Motorized Faders Make An Awesome Volume Mixer For Your PC

These days, Windows has a moderately robust method for managing the volume across several applications. The only problem is that the controls for this are usually buried away. [CHWTT] found a way to make life easier by creating a physical mixer to handle volume levels instead.

The build relies on a piece of software called MIDI Mixer. It’s designed to control the volume levels of any application or audio device on a Windows system, and responds to MIDI commands. To suit this setup, [CHWTT] built a physical device to send the requisite MIDI commands to vary volume levels as desired. The build runs on an Arduino Micro. It’s set up to work with five motorized faders which are sold as replacements for the Behringer X32 mixer, which makes them very cheap to source. The motorized faders are driven by L293D motor controllers. There are also six additional push-buttons hooked up as well. The Micro reads the faders and sends the requisite MIDI commands to the attached PC over USB, and also moves the faders to different presets when commanded by the buttons.

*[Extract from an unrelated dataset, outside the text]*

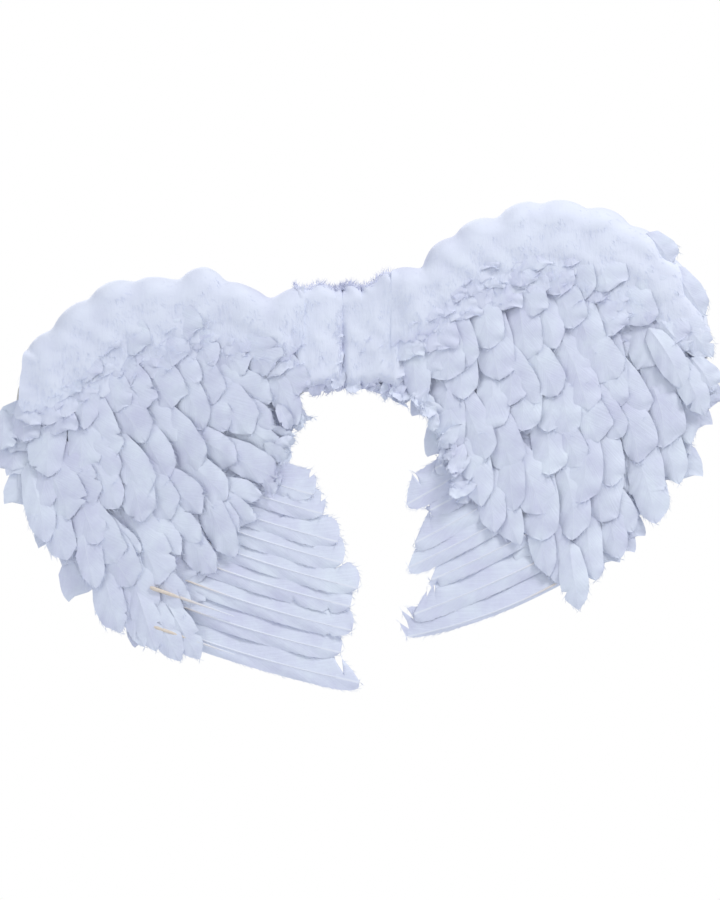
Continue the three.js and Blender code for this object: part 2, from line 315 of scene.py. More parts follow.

If you’re a streamer, or just someone that often has multiple audio sources open at once, you might find a build like this remarkably useful. The use of motorized faders is a nice touch, too, easily allowing various presets to be recalled for different use cases.

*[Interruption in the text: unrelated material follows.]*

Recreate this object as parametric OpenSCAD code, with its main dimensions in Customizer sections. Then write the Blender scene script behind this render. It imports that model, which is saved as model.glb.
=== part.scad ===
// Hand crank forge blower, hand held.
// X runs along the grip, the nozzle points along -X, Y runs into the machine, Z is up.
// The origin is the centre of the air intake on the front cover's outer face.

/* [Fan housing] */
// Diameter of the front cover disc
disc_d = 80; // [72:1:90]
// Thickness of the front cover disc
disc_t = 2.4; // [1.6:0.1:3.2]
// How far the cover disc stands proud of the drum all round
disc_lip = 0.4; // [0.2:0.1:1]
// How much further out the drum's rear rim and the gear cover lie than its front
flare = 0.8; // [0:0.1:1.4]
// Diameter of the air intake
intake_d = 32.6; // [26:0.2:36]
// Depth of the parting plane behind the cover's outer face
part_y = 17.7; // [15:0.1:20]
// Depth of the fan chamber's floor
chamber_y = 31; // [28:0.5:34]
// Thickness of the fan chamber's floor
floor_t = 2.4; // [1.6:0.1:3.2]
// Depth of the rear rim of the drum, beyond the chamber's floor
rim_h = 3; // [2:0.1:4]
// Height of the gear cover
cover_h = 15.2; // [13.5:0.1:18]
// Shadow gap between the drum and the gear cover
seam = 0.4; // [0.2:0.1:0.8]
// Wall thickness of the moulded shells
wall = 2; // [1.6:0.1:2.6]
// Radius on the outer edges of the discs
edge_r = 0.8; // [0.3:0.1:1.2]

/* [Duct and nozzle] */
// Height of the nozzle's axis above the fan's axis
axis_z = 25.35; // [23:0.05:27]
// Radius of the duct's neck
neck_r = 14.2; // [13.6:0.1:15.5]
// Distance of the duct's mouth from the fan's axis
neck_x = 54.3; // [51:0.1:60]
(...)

We love seeing a build that goes to the effort to include motorized faders, there’s just something elegant and responsive about them.

3 thoughts on “Motorized Faders Make An Awesome Volume Mixer For Your PC

  1. Windows has a moderately robust method for managing the volume…

    Sarcasm? Or does Poe’s law apply?

    I mean, seriously. There are so many layers in that stack it’s like a house of cards. You pretty much have to reboot daily or after any device change if you want reasonable certainty of it working.

    Windows 7 seemed to have it figured out. The additional layers and abstractions in Windows 10 and even more in Windows 11 make the whole sound system very brittle.

    I can’t imagine adding additional devices and another layer of device abstraction will improve matters at all.

    I use an external analog mixer to reduce the number of Windows devices to the absolute minimum, and that helps. But the HDMI speakers will still disappear sometimes, or the webcam microphone won’t unmute, or audio won’t get routed properly when I plug headphones in. It’s nuts.